According to the Rights group quoting documentary sources: “We are worried that from recorded history, prior to 1994, immigrants from elsewhere faced discrimination and even violence in South Africa. After democratization in 1994, contrary to expectations, the incidence of xenophobia increased. Between 2000 and March 2008, at least 67 people died in what were identified as xenophobic attacks.. In May 2008, a series of attacks left 62 people dead; although 21 of those killed were South African citizens. The attacks were apparently motivated by xenophobia.

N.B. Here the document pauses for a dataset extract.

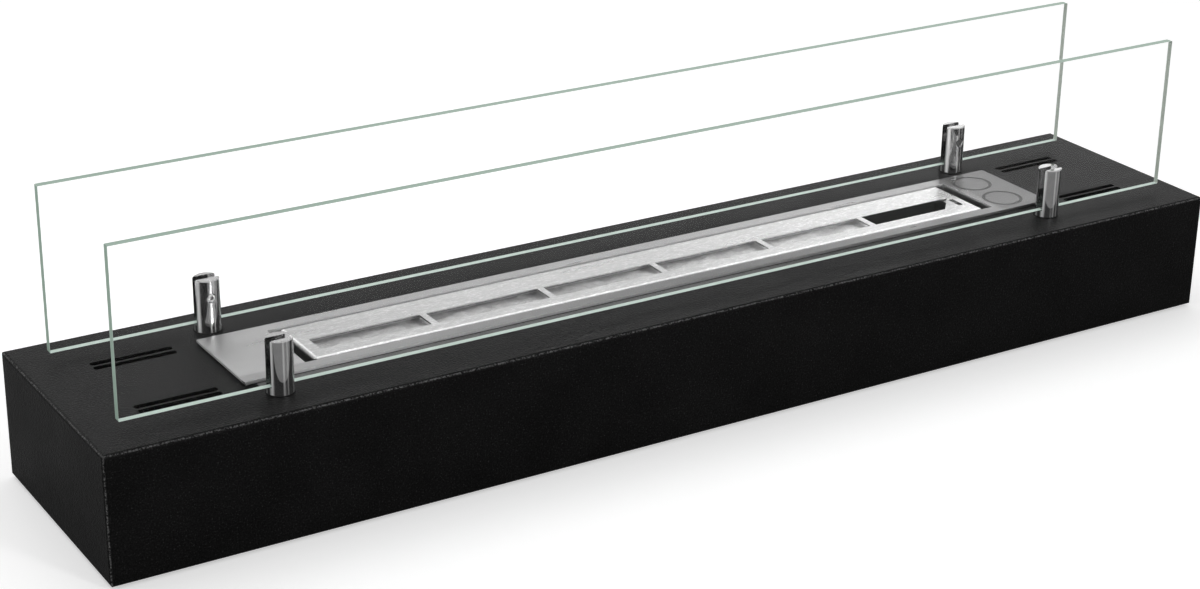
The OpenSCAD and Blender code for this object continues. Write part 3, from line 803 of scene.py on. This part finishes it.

In 2015, another nationwide spike in xenophobic attacks against immigrants in general prompted a number of foreign governments to begin repatriating their citizens.”

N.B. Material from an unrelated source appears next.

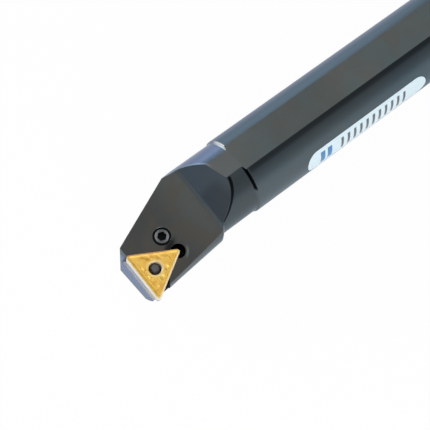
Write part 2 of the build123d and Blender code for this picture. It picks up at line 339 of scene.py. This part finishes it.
def paint_light_on_ledge(shader, at, colour):
    """The pocket floor carries painted light: blue-grey in front of the insert and pale under its
    edge, with painted black shade within.
    """
    outer = shader.step_up(shader.plane_distance(INSERT_TOP, FRONT_EDGE_OUT), 0.0046, 0.0050)
    ledge_light = shader.mix(outer, (0.58, 0.58, 0.56), (0.33, 0.37, 0.50))
    # Painted black shade within, under the insert.
    shaded_within = shader.step_up(at.along, -0.2475, -0.2465)
    ledge_light = shader.paint(ledge_light, (0.02, 0.02, 0.02), shaded_within)
    return shader.paint(colour, ledge_light, at.ledge)


def shade_sweep(shader, at, colour):
    """The round sweep between the top face and the ramp is painted darker than both, as painted
    shade.
    """
    turning = shader.band(at.lean, 0.885, 0.997, 0.02)
    behind_screw = shader.step_up(at.along, -0.232, -0.230)
    to_front = shader.math("LESS_THAN", at.face_x, -0.105)
    return shader.paint(colour, (0.040, 0.046, 0.050), turning, behind_screw, to_front, 0.55)


def paint_reflection_far_side(shader, at, colour):
    """Painted reflection: a blue sheen is painted over the upper far side, darker beside the flat
    and paler outward, and paler on the neck than on the shank.
    """
    from_axis = shader.axis_distance(REAR_CENTRE, BAR_AXIS)
    round_aside = shader.math("DIVIDE", at.aside, from_axis)
    round_up = shader.math("DIVIDE", at.height, from_axis)
    faces_away = shader.step_up(at.face_y, 0.20, 0.28)
    upper = shader.step_up(round_up, 0.05, 0.40)
    shank_sheen = shader.ramp(
        round_aside,
        (0.38, (0.062, 0.078, 0.076)),
        (0.62, (0.072, 0.100, 0.114)),
        (0.77, (0.118, 0.148, 0.198)),
        (0.90, (0.140, 0.170, 0.225)),
    )
    neck_sheen = shader.ramp(
        round_aside,
        (0.30, (0.098, 0.122, 0.135)),
        (0.60, (0.130, 0.160, 0.230)),
        (0.78, (0.185, 0.215, 0.305)),
        (0.88, (0.270, 0.295, 0.390)),
    )
    sheen = shader.mix(at.on_neck, shank_sheen, neck_sheen)
    return shader.paint(colour, sheen, faces_away, upper)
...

The Rights group asked the Acting President Yemi Osinbanjo a professor of law to take action now to protect Nigerians particularly because of the Constitutional obligation enshrined in Section 19 of the Constitution of the Federal Republic of Nigeria of 1999 (as amended) which averred thus: “The foreign policy objectives shall be -(a) promotion and protection of the national interest; (b) promotion of African integration and support for African unity; (c) promotion of international co-operation for the consolidation of universal peace and mutual respect among all nations and elimination of discrimination in all its manifestations; (d) respect for international law and treaty obligations as well as the seeking of settlement of international disputes by negotiation, mediation, conciliation, arbitration and adjudication; and (e) promotion of a just world economic order.”

HURIWA has also told the Nigerian government that the constant xenophobic attacks against Nigerians are clear signs that theCITIZENS' DIPLOMACY and the critical foreign policy blueprints of the Nigerian government has failed the test of time making it categorically imperative that steps are adopted to prevent the mass killings of Nigerians in foreign jurisdictions.